-- BEGIN --

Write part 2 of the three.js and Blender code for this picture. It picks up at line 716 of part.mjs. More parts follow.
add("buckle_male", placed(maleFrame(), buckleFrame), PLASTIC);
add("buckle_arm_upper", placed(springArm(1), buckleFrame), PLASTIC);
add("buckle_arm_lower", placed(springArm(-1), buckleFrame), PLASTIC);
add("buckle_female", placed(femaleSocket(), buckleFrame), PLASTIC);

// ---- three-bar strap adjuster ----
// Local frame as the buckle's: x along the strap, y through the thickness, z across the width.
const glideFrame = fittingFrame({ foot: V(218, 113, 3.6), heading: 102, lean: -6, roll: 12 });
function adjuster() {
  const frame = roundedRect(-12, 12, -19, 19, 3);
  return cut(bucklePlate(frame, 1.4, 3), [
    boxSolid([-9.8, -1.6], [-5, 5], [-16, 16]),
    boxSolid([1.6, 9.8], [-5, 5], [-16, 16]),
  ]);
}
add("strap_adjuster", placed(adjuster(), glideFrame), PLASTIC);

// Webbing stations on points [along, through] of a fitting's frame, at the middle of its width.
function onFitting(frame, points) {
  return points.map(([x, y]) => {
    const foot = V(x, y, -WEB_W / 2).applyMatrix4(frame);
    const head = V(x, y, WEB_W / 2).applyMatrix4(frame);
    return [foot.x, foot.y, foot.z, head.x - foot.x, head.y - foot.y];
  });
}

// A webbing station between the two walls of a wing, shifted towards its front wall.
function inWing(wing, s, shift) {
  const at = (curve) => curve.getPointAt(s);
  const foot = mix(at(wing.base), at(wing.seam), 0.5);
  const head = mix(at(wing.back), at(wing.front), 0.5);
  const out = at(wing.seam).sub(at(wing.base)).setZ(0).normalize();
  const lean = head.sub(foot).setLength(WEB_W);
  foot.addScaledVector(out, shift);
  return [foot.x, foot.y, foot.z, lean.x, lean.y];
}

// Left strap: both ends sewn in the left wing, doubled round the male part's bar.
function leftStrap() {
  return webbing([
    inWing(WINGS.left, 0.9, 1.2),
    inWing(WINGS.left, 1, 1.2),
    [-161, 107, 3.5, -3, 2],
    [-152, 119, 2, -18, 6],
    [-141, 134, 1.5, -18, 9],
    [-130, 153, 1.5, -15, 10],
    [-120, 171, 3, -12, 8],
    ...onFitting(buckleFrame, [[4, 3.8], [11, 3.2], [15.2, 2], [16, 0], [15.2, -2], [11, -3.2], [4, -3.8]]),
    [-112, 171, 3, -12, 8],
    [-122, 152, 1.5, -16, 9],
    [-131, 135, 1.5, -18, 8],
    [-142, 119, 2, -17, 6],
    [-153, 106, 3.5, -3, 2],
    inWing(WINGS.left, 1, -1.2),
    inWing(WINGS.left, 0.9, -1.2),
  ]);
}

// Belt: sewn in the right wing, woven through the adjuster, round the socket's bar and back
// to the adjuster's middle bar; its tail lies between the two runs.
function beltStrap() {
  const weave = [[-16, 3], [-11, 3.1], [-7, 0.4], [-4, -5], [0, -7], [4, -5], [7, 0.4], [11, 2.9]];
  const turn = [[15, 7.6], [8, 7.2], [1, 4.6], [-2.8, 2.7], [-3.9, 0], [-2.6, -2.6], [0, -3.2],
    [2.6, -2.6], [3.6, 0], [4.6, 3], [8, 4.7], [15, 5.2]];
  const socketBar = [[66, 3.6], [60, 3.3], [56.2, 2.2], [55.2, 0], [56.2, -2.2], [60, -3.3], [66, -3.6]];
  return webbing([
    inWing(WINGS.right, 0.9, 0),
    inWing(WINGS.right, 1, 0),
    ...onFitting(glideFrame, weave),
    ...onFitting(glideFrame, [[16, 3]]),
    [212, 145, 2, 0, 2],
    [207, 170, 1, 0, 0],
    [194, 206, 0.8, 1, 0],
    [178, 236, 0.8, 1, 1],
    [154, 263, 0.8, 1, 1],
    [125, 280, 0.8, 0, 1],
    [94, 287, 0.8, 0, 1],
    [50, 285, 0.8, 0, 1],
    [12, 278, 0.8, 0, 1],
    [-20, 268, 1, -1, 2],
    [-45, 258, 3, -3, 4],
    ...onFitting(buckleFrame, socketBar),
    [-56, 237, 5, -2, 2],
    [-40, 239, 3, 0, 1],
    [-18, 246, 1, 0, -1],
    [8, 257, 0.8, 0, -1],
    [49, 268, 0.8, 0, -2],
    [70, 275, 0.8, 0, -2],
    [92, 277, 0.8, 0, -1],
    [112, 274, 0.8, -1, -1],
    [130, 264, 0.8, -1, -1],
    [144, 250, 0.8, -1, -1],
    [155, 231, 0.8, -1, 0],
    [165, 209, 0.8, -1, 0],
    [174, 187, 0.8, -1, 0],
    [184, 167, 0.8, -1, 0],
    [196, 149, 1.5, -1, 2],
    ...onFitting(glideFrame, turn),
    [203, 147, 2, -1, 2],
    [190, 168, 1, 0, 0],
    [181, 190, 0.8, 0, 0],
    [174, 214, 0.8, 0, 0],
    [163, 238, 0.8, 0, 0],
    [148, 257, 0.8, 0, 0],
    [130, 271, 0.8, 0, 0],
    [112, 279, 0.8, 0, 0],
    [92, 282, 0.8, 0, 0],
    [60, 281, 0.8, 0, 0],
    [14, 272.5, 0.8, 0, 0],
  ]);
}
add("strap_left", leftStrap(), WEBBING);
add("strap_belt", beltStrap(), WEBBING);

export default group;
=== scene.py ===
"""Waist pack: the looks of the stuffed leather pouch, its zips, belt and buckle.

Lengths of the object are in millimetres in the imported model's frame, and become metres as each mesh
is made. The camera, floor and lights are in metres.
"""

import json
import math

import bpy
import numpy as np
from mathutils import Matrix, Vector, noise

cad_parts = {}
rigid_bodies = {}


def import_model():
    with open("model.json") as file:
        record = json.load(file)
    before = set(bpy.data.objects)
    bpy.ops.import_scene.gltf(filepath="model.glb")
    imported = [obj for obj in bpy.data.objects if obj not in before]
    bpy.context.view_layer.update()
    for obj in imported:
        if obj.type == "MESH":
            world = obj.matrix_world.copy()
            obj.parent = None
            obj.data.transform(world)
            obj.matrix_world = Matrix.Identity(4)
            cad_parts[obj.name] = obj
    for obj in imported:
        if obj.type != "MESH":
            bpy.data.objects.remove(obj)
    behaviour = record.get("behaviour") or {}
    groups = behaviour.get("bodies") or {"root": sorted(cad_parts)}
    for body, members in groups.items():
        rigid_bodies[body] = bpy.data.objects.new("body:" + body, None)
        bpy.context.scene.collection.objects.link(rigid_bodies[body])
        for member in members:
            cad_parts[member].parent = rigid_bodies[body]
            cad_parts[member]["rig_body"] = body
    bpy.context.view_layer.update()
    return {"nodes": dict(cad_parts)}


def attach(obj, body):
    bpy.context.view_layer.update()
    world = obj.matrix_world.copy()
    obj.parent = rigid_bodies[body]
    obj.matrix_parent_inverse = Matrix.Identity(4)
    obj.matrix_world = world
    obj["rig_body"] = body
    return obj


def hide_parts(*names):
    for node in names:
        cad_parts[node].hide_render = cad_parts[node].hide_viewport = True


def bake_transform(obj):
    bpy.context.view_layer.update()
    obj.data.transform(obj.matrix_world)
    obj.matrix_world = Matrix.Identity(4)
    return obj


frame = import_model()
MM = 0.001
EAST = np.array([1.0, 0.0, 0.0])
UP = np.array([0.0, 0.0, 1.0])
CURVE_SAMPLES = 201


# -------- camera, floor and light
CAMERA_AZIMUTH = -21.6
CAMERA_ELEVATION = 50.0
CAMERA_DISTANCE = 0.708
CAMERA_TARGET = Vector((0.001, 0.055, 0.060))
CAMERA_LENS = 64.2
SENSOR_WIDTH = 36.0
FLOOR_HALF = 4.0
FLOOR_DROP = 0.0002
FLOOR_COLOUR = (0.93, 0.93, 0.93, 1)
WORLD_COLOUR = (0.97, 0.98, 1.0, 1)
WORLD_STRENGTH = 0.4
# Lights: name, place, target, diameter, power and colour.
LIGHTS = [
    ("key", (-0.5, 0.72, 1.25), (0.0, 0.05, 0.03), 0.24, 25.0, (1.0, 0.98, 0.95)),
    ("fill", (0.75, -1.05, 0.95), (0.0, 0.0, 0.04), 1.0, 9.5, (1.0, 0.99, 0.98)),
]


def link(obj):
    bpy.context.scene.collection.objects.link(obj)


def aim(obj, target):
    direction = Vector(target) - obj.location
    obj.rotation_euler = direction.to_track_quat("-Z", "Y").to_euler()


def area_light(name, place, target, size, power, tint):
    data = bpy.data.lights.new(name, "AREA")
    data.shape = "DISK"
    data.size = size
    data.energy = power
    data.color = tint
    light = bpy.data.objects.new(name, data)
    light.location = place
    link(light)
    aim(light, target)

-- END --

# To be done
Return exactly the opening lines of the listing above, ending with the line that has "placed(femaleSocket(), buckleFrame), PLASTIC);".

# Exercise output
Write part 2 of the three.js and Blender code for this picture. It picks up at line 716 of part.mjs. More parts follow.
add("buckle_male", placed(maleFrame(), buckleFrame), PLASTIC);
add("buckle_arm_upper", placed(springArm(1), buckleFrame), PLASTIC);
add("buckle_arm_lower", placed(springArm(-1), buckleFrame), PLASTIC);
add("buckle_female", placed(femaleSocket(), buckleFrame), PLASTIC);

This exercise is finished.